- Supplied information:
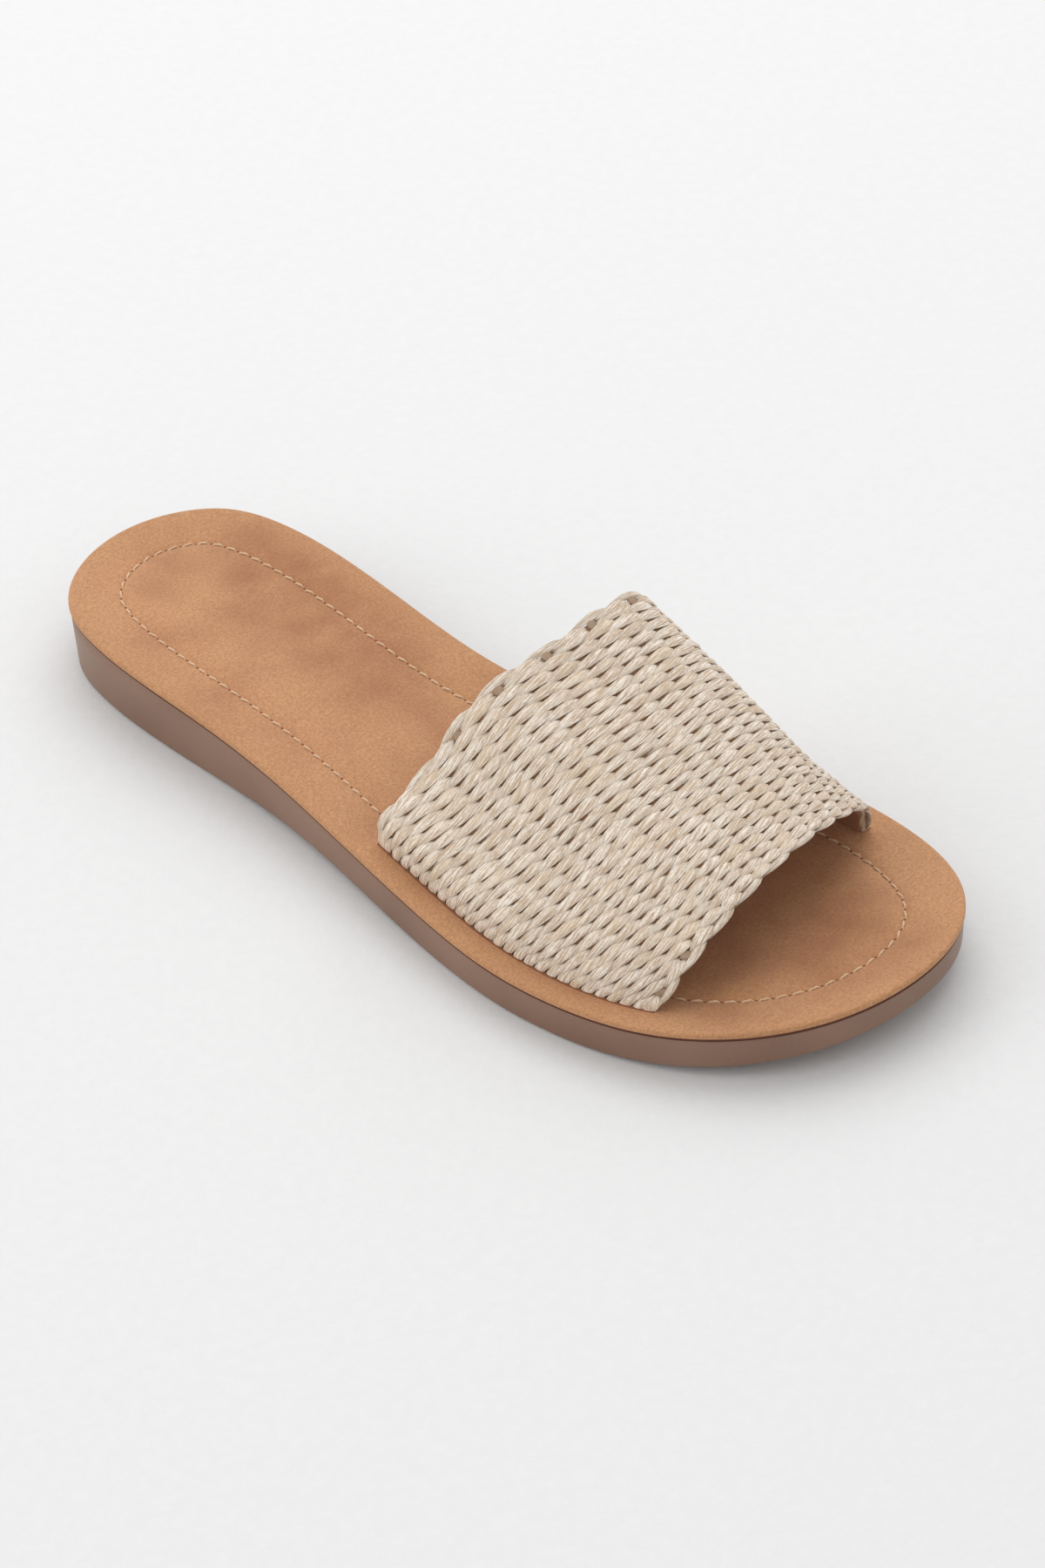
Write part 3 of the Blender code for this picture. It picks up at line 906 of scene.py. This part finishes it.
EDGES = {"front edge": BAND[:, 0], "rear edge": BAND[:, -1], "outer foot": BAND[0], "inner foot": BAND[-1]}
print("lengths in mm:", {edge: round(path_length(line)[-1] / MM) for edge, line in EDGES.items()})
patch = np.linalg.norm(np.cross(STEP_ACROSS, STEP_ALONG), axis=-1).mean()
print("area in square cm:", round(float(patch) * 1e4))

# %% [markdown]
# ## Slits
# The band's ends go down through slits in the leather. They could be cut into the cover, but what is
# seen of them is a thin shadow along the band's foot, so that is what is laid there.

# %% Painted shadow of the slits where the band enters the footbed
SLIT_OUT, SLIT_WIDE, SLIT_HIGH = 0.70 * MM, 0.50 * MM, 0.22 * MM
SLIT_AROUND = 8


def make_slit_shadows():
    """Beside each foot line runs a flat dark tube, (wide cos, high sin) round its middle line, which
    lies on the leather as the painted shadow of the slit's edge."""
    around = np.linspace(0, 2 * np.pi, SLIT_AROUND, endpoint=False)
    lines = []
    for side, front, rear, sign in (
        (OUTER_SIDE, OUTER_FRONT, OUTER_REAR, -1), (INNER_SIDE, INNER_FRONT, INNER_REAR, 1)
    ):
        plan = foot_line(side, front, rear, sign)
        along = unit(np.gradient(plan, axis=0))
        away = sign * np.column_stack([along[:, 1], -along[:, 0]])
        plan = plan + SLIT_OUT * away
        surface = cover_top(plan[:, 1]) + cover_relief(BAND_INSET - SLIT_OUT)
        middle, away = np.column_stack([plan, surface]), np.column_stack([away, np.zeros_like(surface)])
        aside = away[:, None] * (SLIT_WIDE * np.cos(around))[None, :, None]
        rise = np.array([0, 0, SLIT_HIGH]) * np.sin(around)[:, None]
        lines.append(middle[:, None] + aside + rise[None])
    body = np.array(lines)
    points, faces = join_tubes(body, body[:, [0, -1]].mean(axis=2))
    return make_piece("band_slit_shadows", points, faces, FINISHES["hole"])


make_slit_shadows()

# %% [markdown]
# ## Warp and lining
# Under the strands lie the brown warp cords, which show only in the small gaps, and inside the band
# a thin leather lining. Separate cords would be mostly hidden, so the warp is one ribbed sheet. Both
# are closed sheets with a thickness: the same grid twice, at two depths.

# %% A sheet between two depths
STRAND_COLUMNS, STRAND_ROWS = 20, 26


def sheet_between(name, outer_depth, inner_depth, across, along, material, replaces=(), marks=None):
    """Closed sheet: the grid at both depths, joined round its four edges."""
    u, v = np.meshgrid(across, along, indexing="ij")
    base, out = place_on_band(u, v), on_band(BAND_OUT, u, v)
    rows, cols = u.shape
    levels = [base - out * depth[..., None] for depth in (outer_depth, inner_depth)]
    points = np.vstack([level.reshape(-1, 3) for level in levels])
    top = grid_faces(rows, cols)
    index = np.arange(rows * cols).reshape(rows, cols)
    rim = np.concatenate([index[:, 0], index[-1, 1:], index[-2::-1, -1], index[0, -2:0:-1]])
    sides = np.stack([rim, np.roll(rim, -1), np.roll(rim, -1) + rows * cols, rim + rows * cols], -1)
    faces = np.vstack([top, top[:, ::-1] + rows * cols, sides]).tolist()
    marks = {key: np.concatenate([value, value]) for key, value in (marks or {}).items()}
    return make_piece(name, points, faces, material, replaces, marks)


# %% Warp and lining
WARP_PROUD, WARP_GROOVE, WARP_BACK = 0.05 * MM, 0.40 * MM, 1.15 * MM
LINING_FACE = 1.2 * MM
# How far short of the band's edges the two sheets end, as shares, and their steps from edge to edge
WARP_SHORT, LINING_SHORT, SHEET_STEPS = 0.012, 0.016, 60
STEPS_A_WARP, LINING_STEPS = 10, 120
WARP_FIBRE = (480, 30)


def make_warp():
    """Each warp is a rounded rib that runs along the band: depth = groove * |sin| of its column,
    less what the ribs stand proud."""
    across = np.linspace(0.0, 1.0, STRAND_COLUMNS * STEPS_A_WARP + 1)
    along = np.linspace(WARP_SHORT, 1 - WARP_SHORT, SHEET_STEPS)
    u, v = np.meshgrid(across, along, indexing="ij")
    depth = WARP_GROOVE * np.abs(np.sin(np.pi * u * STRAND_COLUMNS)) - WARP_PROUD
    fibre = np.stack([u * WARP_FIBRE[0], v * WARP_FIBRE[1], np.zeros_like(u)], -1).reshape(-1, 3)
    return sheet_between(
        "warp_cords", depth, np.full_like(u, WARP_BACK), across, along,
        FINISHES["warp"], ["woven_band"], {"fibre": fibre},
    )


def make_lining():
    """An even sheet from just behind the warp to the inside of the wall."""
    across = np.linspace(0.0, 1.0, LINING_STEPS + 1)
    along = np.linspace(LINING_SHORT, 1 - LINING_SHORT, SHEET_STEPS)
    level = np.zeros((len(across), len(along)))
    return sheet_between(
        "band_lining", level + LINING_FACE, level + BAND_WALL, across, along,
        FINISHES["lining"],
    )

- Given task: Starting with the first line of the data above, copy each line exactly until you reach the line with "SLIT_AROUND = 8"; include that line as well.

- Complete output:
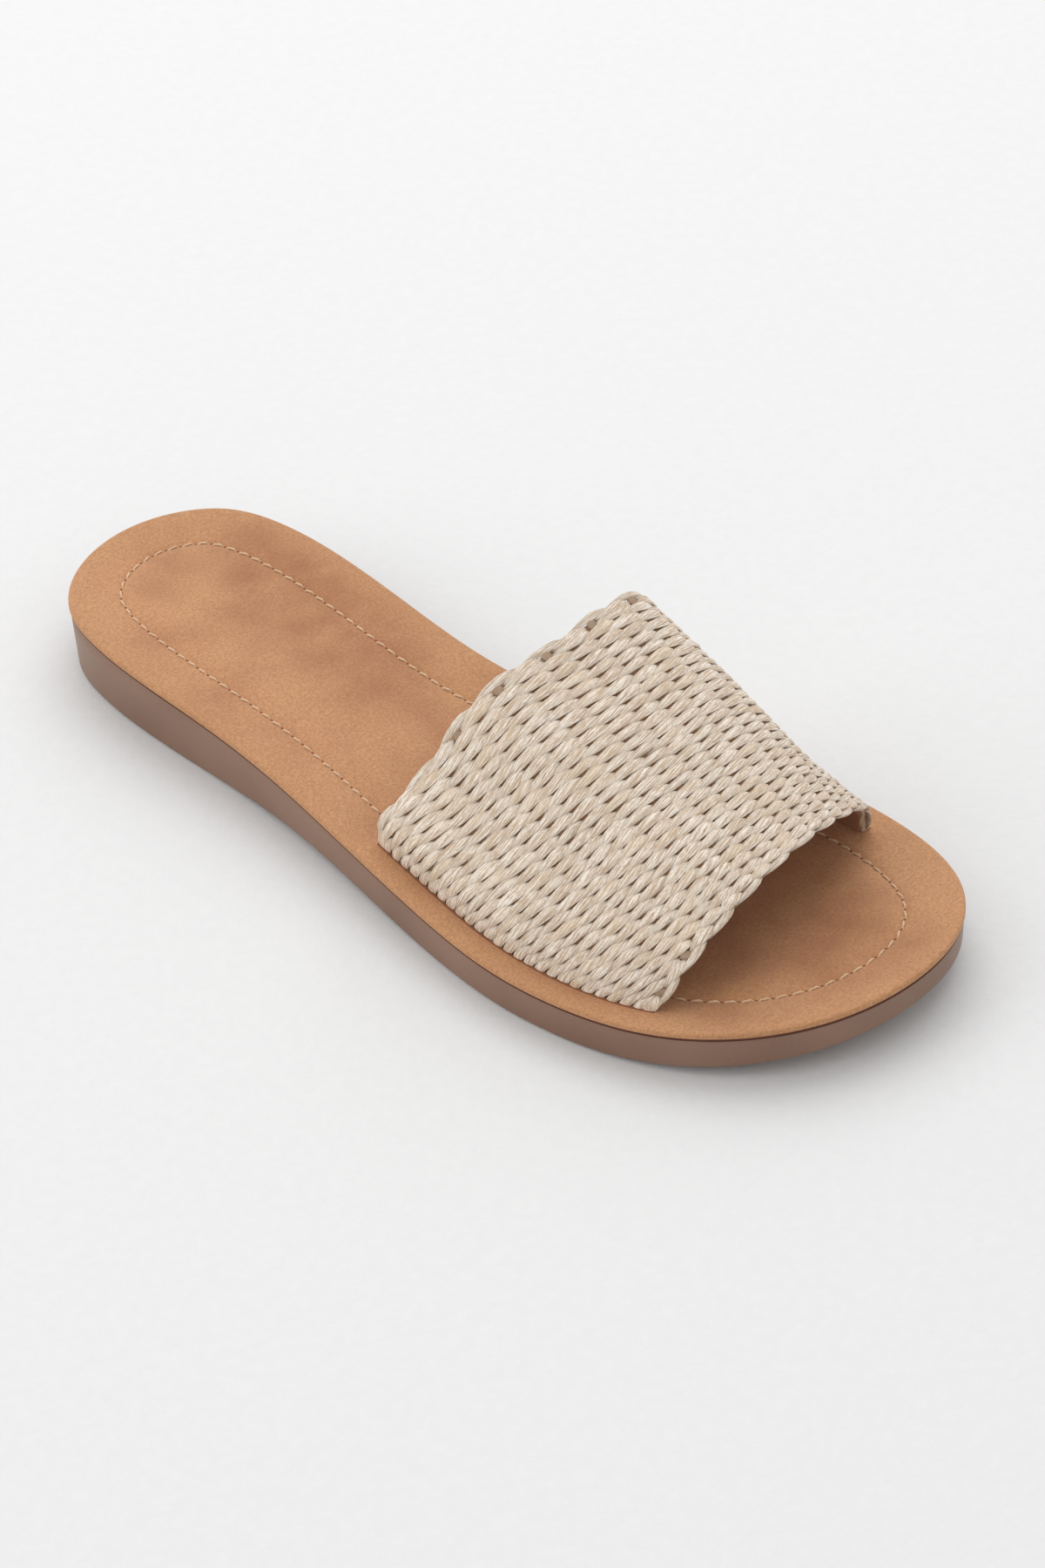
Write part 3 of the Blender code for this picture. It picks up at line 906 of scene.py. This part finishes it.
EDGES = {"front edge": BAND[:, 0], "rear edge": BAND[:, -1], "outer foot": BAND[0], "inner foot": BAND[-1]}
print("lengths in mm:", {edge: round(path_length(line)[-1] / MM) for edge, line in EDGES.items()})
patch = np.linalg.norm(np.cross(STEP_ACROSS, STEP_ALONG), axis=-1).mean()
print("area in square cm:", round(float(patch) * 1e4))

# %% [markdown]
# ## Slits
# The band's ends go down through slits in the leather. They could be cut into the cover, but what is
# seen of them is a thin shadow along the band's foot, so that is what is laid there.

# %% Painted shadow of the slits where the band enters the footbed
SLIT_OUT, SLIT_WIDE, SLIT_HIGH = 0.70 * MM, 0.50 * MM, 0.22 * MM
SLIT_AROUND = 8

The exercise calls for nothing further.